Experian’s study, which was carried out by The International Fraud Prevention Research Centre, combined insights from an Opinium Research survey of 2,028 consumers and organisations across a range of sectors to estimate the proportion of transactions that are abandoned or incorrectly rejected.

David Moth is a Senior Reporter at Econsultancy. You can follow him on Twitter or Google+

Add your own

Reader comments (8)

  1. Jeremy Spiller Jeremy Spiller Gold

    MD at White Hat Media

    1:09PM on 27th March 2012

    it's interesting to note how many people abandon the shopping cart due to a need to register. To me the need to register is pointless.

    Surely if an individual is buying something then why the need to register? All the contact data needed will be collected to complete the purchase anyway and if the purpose is promote further offers and collect data that can be done as part of the payment process, with the buyer's permission of course.

    So to anyone who insists on registration note the line in this post "Data from an Econsultancy survey of 2,000 UK consumers found that 26% of respondents abandoned a purchase after adding items to their basket due to the need to register before buying."

    Let's stop asking people to register to buy something now. It's so last decade anyway. You know it makes sense.

    And as for hidden charges, that's not good, not good at all.

  2. Avatar-blank-50x50 Glaf Cole

    1:55AM on 28th March 2012

    "£214m worth of net LOST revenue for UK retailers."

    It's arguable that to describe the potential revenue as LOST is actually inaccurate. It was never gained to be lost.
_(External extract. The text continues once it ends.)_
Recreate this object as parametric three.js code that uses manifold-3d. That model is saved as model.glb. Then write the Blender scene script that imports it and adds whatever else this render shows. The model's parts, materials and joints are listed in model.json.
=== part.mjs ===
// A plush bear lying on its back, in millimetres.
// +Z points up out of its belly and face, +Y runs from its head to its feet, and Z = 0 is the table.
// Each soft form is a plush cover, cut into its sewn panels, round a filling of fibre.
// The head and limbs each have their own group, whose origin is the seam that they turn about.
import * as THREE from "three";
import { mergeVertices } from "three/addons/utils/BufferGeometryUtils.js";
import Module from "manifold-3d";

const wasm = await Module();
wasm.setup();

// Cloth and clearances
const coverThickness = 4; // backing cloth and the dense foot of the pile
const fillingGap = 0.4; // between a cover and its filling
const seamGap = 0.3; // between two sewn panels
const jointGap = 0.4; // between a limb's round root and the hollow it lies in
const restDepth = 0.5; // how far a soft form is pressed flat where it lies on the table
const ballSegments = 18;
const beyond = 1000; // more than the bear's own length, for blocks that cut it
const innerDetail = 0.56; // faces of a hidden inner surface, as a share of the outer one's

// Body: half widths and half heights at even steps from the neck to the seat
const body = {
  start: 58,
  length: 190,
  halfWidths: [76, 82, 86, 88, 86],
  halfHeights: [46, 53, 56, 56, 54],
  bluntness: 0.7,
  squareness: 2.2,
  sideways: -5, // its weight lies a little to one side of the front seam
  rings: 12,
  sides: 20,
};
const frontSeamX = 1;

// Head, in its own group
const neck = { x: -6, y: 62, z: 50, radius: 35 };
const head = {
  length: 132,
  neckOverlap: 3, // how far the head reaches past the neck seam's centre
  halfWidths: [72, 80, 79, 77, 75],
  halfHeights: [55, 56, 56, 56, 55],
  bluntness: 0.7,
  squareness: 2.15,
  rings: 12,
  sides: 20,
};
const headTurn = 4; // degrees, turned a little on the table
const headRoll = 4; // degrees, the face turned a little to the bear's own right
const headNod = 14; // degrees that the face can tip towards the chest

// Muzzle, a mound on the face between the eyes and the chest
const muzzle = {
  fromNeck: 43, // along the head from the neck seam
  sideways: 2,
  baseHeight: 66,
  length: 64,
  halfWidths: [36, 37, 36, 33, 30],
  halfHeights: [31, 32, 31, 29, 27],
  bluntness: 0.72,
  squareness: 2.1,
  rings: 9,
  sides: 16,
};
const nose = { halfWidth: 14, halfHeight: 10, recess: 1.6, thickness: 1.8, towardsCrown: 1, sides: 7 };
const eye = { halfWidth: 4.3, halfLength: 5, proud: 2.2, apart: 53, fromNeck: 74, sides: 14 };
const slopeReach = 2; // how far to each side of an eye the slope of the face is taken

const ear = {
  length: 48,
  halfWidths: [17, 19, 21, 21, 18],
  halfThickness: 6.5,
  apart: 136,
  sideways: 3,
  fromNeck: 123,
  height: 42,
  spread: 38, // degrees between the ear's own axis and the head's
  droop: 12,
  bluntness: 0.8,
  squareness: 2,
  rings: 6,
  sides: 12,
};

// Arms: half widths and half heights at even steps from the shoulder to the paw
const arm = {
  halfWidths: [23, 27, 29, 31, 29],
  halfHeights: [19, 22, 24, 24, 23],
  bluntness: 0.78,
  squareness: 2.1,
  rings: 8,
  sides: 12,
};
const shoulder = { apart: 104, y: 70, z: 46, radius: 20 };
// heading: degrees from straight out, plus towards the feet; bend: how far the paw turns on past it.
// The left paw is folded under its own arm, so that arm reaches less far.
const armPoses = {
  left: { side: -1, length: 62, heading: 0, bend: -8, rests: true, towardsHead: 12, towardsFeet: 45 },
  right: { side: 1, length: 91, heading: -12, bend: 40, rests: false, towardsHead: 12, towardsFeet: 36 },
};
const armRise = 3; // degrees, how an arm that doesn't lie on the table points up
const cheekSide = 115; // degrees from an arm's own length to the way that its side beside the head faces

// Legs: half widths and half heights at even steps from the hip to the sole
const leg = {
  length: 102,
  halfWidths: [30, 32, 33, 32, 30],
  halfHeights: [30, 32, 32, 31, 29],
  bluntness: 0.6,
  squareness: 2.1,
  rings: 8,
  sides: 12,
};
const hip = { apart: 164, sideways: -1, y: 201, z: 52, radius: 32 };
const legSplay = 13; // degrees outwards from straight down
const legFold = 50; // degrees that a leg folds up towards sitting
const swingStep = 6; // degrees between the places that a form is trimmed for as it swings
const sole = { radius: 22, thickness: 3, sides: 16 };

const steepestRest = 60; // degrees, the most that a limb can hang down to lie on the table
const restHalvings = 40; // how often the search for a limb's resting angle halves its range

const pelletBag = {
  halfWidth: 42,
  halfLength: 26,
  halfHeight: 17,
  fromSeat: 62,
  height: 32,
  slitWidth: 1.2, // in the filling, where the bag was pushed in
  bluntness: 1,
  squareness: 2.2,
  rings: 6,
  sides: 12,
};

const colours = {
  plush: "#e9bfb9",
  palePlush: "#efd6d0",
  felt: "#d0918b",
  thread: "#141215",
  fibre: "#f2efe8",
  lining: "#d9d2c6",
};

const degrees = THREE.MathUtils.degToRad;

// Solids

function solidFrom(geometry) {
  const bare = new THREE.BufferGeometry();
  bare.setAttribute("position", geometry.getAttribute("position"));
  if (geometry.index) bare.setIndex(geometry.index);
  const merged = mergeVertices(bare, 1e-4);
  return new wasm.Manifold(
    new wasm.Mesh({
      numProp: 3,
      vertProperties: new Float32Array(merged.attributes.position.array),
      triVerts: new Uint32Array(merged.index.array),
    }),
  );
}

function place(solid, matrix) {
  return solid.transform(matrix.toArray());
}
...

    Simply presumptive - you'll always get this attrition with 'impersonal sales processes'. Non emotive and no social pressure to be agreeable if a u-turn is attempted at the checkout.

    To be expected.

  3. Avatar-blank-50x50 Neale Gilhooley

    9:49AM on 28th March 2012

    I often feel that I need to go far too far into the purchasing process just to find out what the true & full cost of an item is.

    This frustrating waste of time stops me from visiting that retailer again.
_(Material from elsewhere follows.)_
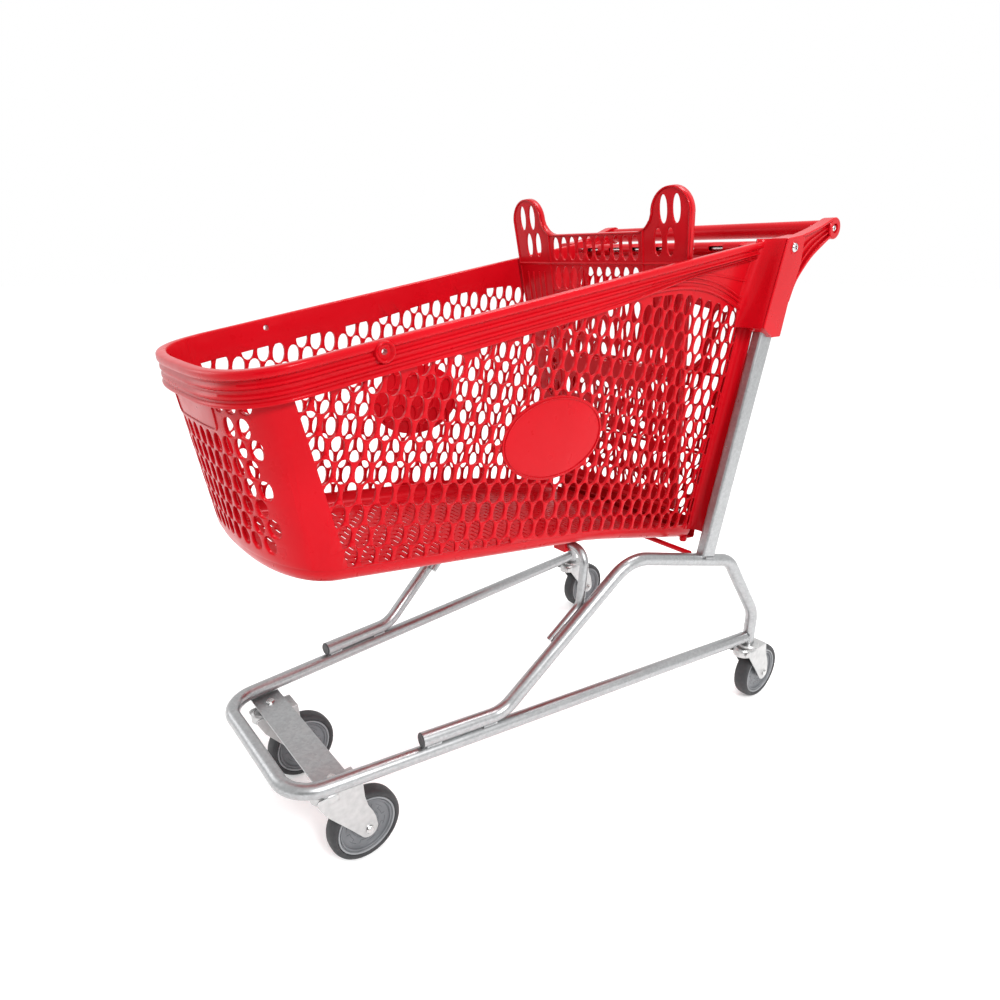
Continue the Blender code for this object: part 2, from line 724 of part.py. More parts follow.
def seat_plate():
    hinge = empty("seat_plate_hinge", (0.0, *seat_plate_hinge()))
    low = (-SEAT_PLATE_HALF, 0.001, -PANEL / 2)
    high = (SEAT_PLATE_HALF, SEAT_PLATE_LENGTH, PANEL / 2)
    obj = add("seat_plate", box_mesh("seat_plate", low, high), RED_PLASTIC, hinge)
    join(obj, cylinder_mesh("plate_knuckle", KNUCKLE_R, -SEAT_PLATE_HALF, SEAT_PLATE_HALF, SMALL_STEPS), hinge)
    cut(obj, cylinder_mesh("plate_bore", running_bore(SEAT_ROD_R, ROD_STEPS), -0.16, 0.16, ROD_STEPS), hinge)


# ---------------------------------------------------------------- castors

def castor_bolt(prefix, mount_z, above):
    """The kingpin: a bolt through the mount, the race and the fork's crown, with its nut inside."""
    crown = mount_z - RACE_H - FORK_SHEET
    nut_low = crown - FIT - 0.005
    if above:
        seat = PLATE_TOP + FIT
        top = [(0.0, seat + 0.0035), (0.0065, seat + 0.0035), (0.008, seat + 0.002), (0.008, seat),
               (BOLT_R, seat)]
    else:
        top = [(0.0, mount_z + 0.020), (BOLT_R, mount_z + 0.020)]
    low = [(BOLT_R, crown - FIT), (0.008, crown - FIT), (0.008, nut_low), (0.0, nut_low)]
    turned(prefix + "_bolt", top + low, BRIGHT_STEEL, SMALL_STEPS, (0.0, 0.0, 0.0))


def castor_race(prefix, mount_z):
    top, low = mount_z - FIT, mount_z - RACE_H + FIT
    inner = BOLT_R + FIT
    ring = [(RACE_R - 0.003, top), (RACE_R, top - 0.003), (RACE_R, low), (inner, low), (inner, top)]
    turned(prefix + "_race", ring, FORK_STEEL, 20, (0.0, 0.0, 0.0), closed=True)


def castor_fork(prefix, mount_z):
    """The pressed fork, an open-bottomed U that trails behind its swivel."""
    top = mount_z - RACE_H
    boss = arc((TRAIL, WHEEL_R), 0.016, -140, 0, 6)
    points = [(-0.036, top), (-0.036, top - 0.006), (-0.022, 0.128), (0.004, 0.094)] + boss
    points += [(0.052, 0.100), (0.044, 0.128), (0.043, top)]
    obj = side_plate(prefix + "_fork", points, -FORK_HALF, FORK_HALF, FORK_STEEL)
    obj.data.materials.append(material(FORK_STEEL))
    inner = FORK_HALF - FORK_SHEET
    cut(obj, box_mesh(prefix + "_fork_gap", (-inner, -0.2, -0.1), (inner, 0.2, top - FORK_SHEET)))
    cut(obj, cylinder_mesh(prefix + "_axle_hole", AXLE_R + FIT, -0.1, 0.1, SMALL_STEPS, (TRAIL, WHEEL_R)))
    crown_bore = running_bore(BOLT_R, SMALL_STEPS)
    hole = cylinder_mesh(prefix + "_crown_hole", crown_bore, -0.01, 0.01, SMALL_STEPS)
    hole.transform(Matrix.Translation((0.0, 0.0, top)) @ Matrix.Rotation(math.pi / 2, 4, "Y"))
    cut(obj, hole)
    return obj


def castor_axle(prefix, side):
    """The axle bolt, its head on the trolley's outer side, and its nut."""
    place = (0.0, TRAIL, WHEEL_R)
    facing = (0.0, side * math.pi / 2, 0.0)
    seat = FORK_HALF + FIT
    profile = [(0.0, seat + 0.004), (0.0055, seat + 0.004), (0.007, seat + 0.0025), (0.007, seat),
               (AXLE_R, seat), (AXLE_R, -seat - 0.008), (0.0, -seat - 0.008)]
    turned(prefix + "_axle", profile, BRIGHT_STEEL, SMALL_STEPS, place, facing)
    nut = [(0.0075, -seat), (0.0075, -seat - 0.006), (AXLE_R + FIT, -seat - 0.006), (AXLE_R + FIT, -seat)]
    turned(prefix + "_axle_nut", nut, BRIGHT_STEEL, SMALL_STEPS, place, facing, closed=True)


def castor_wheel(prefix):
    """A grey core with a recessed web, and the solid tyre on it."""
    boss = FORK_HALF - FORK_SHEET - 0.0007
    bore = running_bore(AXLE_R, CORE_STEPS)
    rim, web = 0.0115, 0.008
    half = [(CORE_R, rim), (0.042, rim), (0.040, web), (0.014, web), (0.012, boss), (bore, boss)]
    profile = list(reversed(half)) + [(r, -h) for r, h in half]
    turned(prefix + "_wheel_core", profile, CORE_GREY, CORE_STEPS, (0.0, TRAIL, WHEEL_R),
           (0.0, math.pi / 2, 0.0), closed=True)
    inner = CORE_R + FIT
    wide = WHEEL_W / 2
    half = [(WHEEL_R, 0.006), (WHEEL_R - 0.0025, 0.012), (WHEEL_R - 0.0065, wide), (inner, wide - 0.003)]
    profile = list(reversed(half)) + [(r, -h) for r, h in half]
    turned(prefix + "_tyre", profile, TYRE_GREY, WHEEL_STEPS, (0.0, TRAIL, WHEEL_R),
           (0.0, math.pi / 2, 0.0), closed=True)


def castor(prefix, side, place, mount_z, above):
    before = set(bpy.data.objects)
    castor_bolt(prefix, mount_z, above)
    castor_race(prefix, mount_z)
    castor_fork(prefix, mount_z)
    castor_axle(prefix, side)
    castor_wheel(prefix)
    swivel = empty(prefix + "_swivel", (side * place[0], place[1], 0.0))
    for obj in set(bpy.data.objects) - before - {swivel}:
        obj.parent = swivel


# ---------------------------------------------------------------- assembly

def main():
    clear_scene()
    base_frame()
    front_plate()
    floor_rods()
    handle()
    basket()
    for word, side in (("left", 1), ("right", -1)):
        hoop(word, side)
        hoop_plug(word, side)
        floor_clip(word, side)
        post(word, side)
        shoulder_bracket(word, side)
        side_screw("hinge_screw_" + word, side, GATE_HINGE, 0.008, 0.004, 0.0050)
        side_screw("handle_screw_" + word, side, HANDLE, 0.006, 0.003, 0.0116)
    gate_frame = gate()
    straight_rod("gate_hinge_rod", GATE_ROD_R, GATE_ROD_HALF, (0.0, *GATE_HINGE))
    straight_rod("seat_hinge_rod", SEAT_ROD_R, 0.1905, (0.0, *in_gate(SEAT_HINGE)), gate_frame)
    seat_back()
    seat_plate()
    front_mount = PLATE_TOP - PLATE_THICK
    for word, side in (("left", 1), ("right", -1)):
        castor("front_" + word, side, FRONT_CASTOR, front_mount, True)
        castor("rear_" + word, side, REAR_CASTOR, REAR_MOUNT_Z, False)


main()
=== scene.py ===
"""Rolling basket trolley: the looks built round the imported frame."""

import json
import math

import bmesh
import bpy
from mathutils import Matrix, Vector
from mathutils.geometry import delaunay_2d_cdt
from mathutils.kdtree import KDTree


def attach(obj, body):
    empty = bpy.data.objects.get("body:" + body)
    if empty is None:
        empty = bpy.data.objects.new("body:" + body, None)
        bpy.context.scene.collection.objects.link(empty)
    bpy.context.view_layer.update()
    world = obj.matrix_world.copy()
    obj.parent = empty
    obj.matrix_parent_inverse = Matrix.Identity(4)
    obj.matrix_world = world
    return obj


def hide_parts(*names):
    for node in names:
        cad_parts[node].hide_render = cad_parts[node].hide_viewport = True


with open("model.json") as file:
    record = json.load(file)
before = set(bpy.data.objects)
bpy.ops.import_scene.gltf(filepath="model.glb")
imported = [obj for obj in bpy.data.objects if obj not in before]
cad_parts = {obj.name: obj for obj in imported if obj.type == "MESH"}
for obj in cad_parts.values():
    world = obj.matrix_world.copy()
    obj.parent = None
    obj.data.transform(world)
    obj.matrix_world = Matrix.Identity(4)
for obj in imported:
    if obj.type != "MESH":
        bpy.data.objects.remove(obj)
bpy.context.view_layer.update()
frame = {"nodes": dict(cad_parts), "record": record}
FIT = 0.0003
EVEN = (1.0, 1.0, 1.0)
FRAME = "frame"
RED = "red_plastic"
TUBE = "galvanised_tube"
ZINC = "zinc_pressing"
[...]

    A bad experience is often remembered longer than a good one.

  4. Albie Attias Albie Attias Silver

    Ecommerce Director at King of Servers Ltd

    10:14AM on 28th March 2012

    Couldnt agree with Jeremy more. The word 'register' must be abolished from all basket & checkout pages. Registration should occur as a seamless by-product of the checkout process, not presented as an up front barrier to negotiate.

  5. Avatar-blank-50x50 Jordan McClements

    4:53PM on 28th March 2012

    Agree with Glaf.

    Abandoning a shopping part is actually part of the purchase process.

    I think the majority of purchasers abandon their cart, before coming back and completing the purchase? How else can you find out exactly what the final charges are and compare these with competitors?

  6. Albie Attias Albie Attias Silver

    Ecommerce Director at King of Servers Ltd

    5:07PM on 28th March 2012

    Good etailers display this information or at least provide an indicative cost on their product pages Jordan. It's unfortunate that for many retailers, the final shipping cost can only be calculated once the shopper has provided their delivery address so there'll always be some bale outs due to shipping charges.

  7. Avatar-blank-50x50 Joe Green

    4:34PM on 29th March 2012

    Concerns about security rank pretty highly amongst the reasons shopping carts are abandoned. I wonder what signs people pick up on that tell them security isn't all it might be.

  8. Russell Hopcraft Russell Hopcraft

    Director at ContactPartners Ltd

    7:46PM on 2nd April 2012

    I'm slightly more interested in the 80% or £816m worth of online transaction failures that apparently were "taken elsewhere". I guess there would be a fair amount of completion via other channels like phone/high street at far higher cost. Would be great to see some estimations of where/how these transactions were actually completed.